Students such as FSA Student Manager Nikolay Bogomolov helped set the dinner and promote Diwali around campus. The FSA sent out a press release for the Diwali celebration just last Tuesday, Oct. 29,  so organizers had roughly a week to promote the event.

“We had to put up signs over campus, we sold the tickets at various dining locations,” Bogomolov said. “I know that Curry Kitchen is sponsoring the food part of it, so they promoted it on their Twitter account and other things.”

Bogomolov said there were also plans to celebrate Chinese New Year, although they are currently “still in the works.”

Sridhar saw the Diwali celebration as a continuation of the Center for Indian Studies’ emphasis on mutual understanding between the university and the Indian-American community.
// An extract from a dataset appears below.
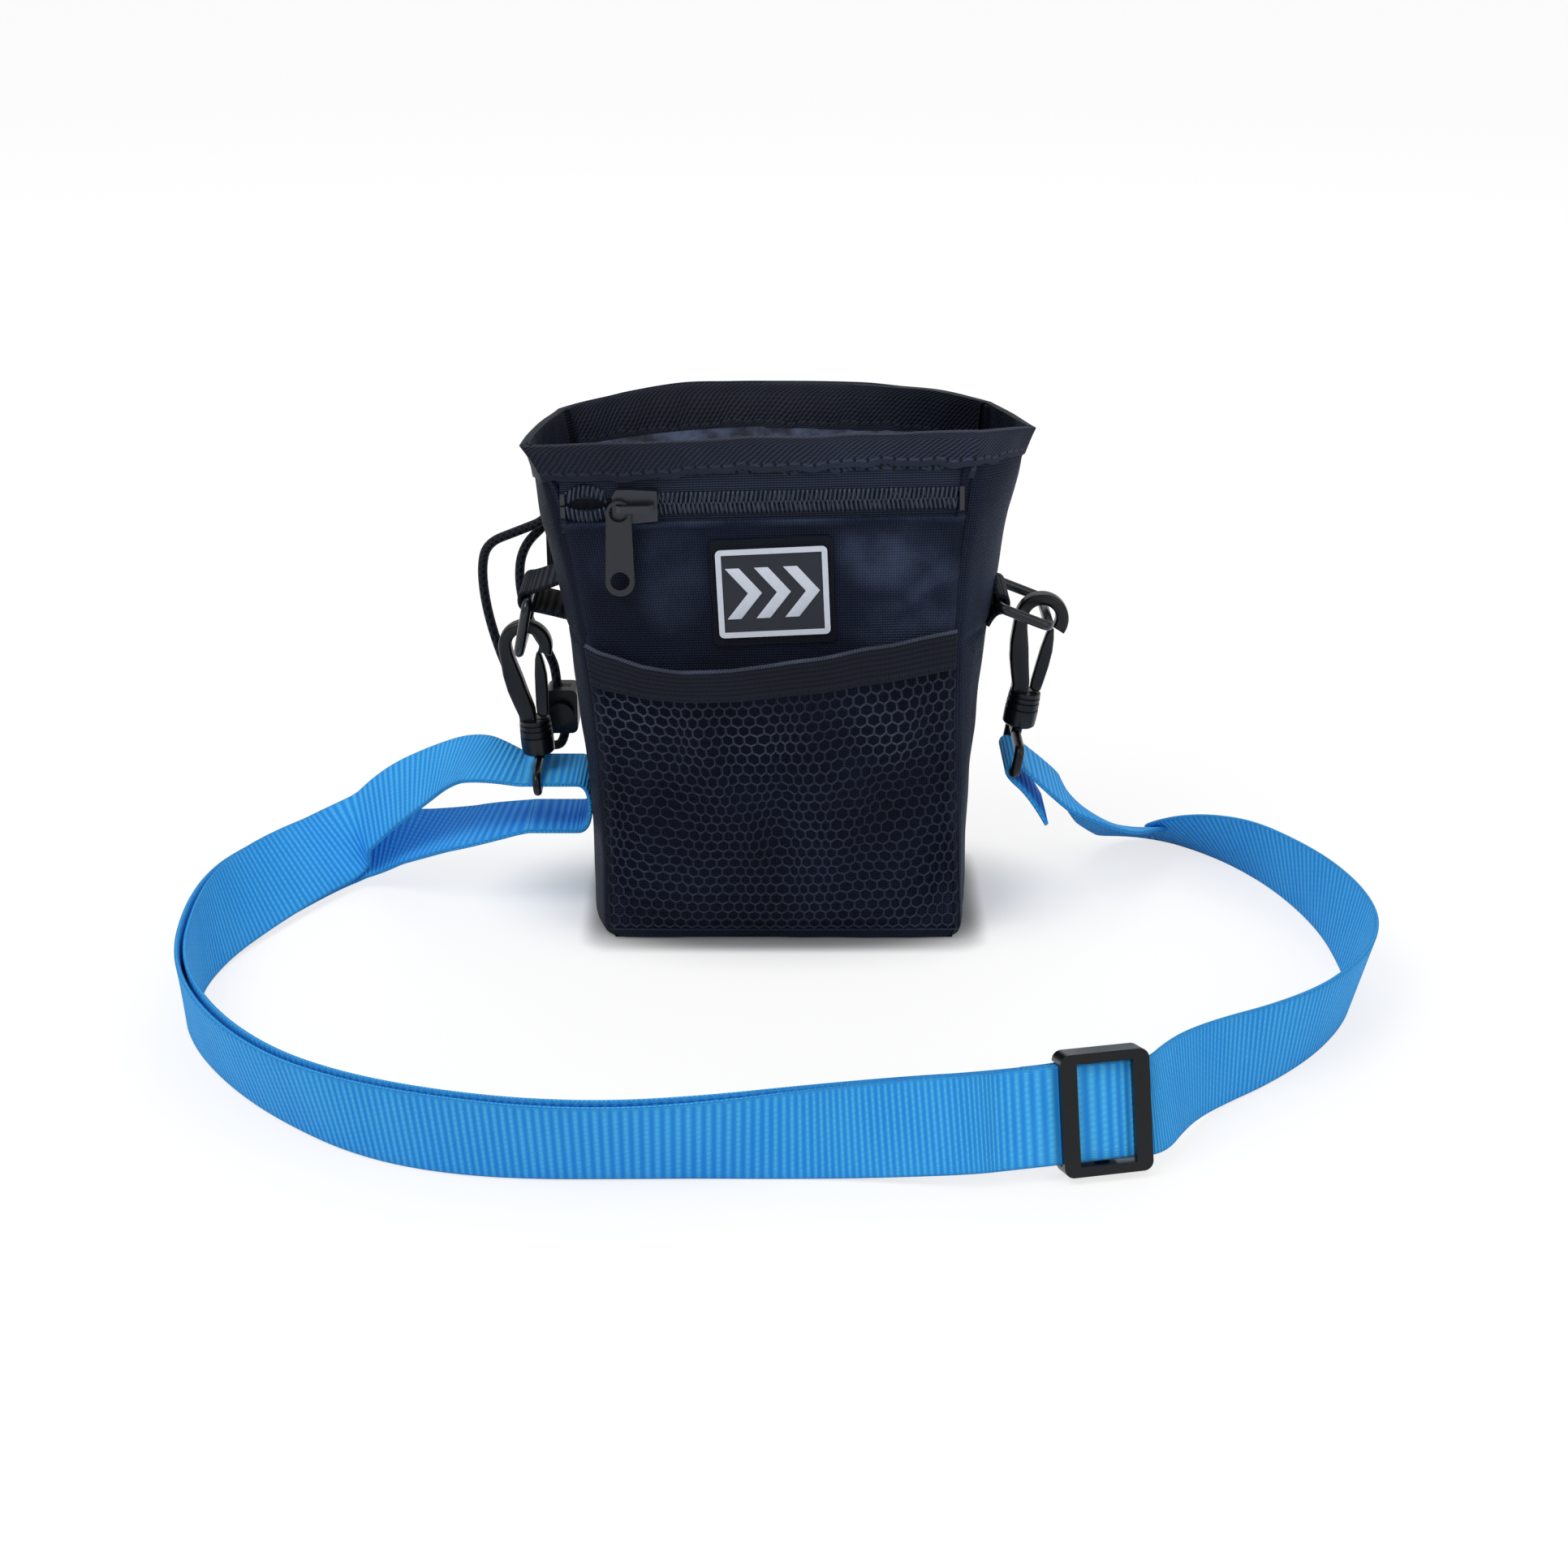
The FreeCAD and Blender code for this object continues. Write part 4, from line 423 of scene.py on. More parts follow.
def ribbed_webbing(name, dark, light, pitch, width, shine):
    """Webbing with a rib at every pick across its width and a plain selvedge at both edges."""
    finish = Finish(
        name, specular_ior_level=0.2, sheen_weight=shine, sheen_roughness=0.45, sheen_tint=light
    )
    across, along, _ = finish.split(finish.cloth_map())
    rib = (along / pitch).ripple()
    yarns = (across / (pitch * 0.42) + 0.5 * (along / pitch * 2).whole() * 0.5).ripple()
    edge = abs(across / width - 0.5).ramp(0.44, 0.47)
    selvedge = (along / (pitch * 0.5) + across / (pitch * 0.8)).ripple()
    height = (rib * 0.7 + yarns * rib * 0.3) * (1 - edge) + selvedge * edge * 0.7
    patches = finish.cloud(60.0, finish.cloth_map(), 3.0)
    tone = height * 0.75 + patches * 0.35
    finish.colour(finish.mix(tone.ramp(0.05, 1.0), dark, light))
    finish.roughness(0.8 - 0.22 * height)
    finish.relief(height + patches * 0.12, 0.00035)
    return finish


def even_sides(line, side):
    """The same width direction at each point of a line."""
    return [Vector(side)] * len(line)


blue = ribbed_webbing(
    "blue webbing", (0.015, 0.275, 0.82, 1.0), (0.078, 0.53, 1.0, 1.0), RIB_PITCH, STRAP_WIDTH, 0.08
)


def strap_webbing(name, line, sides):
    """A piece of the strap's own webbing."""
    return webbing(name, line, sides, STRAP_WIDTH, STRAP_THICKNESS)


def strap_layer(name, rows, start_way, end_way):
    """A stretch of the strap and its line, from rows of its route."""
    line = smooth_line([row[:3] for row in rows])
    leans = [point.x for point in smooth_line([(row[3], 0, 0) for row in rows])]
    ways = directions(line)
    ways[0] = start_way
    ways[-1] = end_way
    sides = [leaning(way, lean)[0] for way, lean in zip(ways, leans)]
    return strap_webbing(name, line, sides), line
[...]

The event follows the center’s record $5 million dollar donation ($2.5 million from donors, matched with a Simons Foundation Challenge Grant), the largest ever to an American public university’s Indian studies program.

“People are realizing that, in this globalized world, you have to know a lot about other cultures and work with them as equals,” Sridhar said. “The courses that we teach and the programs that we do are one way in which we contribute to that general awareness, so our students can be competitive with others.

“Because other universities are doing other things, there’s a mad scramble,” he continued.

A student of Sridhar, sophomore anthropology major Iain Mawhinney, attended the event as an extra-credit assignment, and found it interesting “to get in touch with [aspects of] Indian culture that you don’t get in class,” although he admitted he could not keep up with Stony Brook Bhangra’s performance.

“I didn’t know there’d be so many people from so many walks of life here,” Mawhinney said.

Sridhar likewise appreciated the event’s broad appeal and traced it to Hinduism’s culture of inclusivity and non-discrimination.

“What’s interesting about Diwali is that it is celebrated by people from all classes: educated, non-educated, rural, city, children, grown-ups, businessmen, religious people, non-religious,” Sridhar said. “Hinduism is a very inclusive religion. It doesn’t believe in conversion and exclusivity.”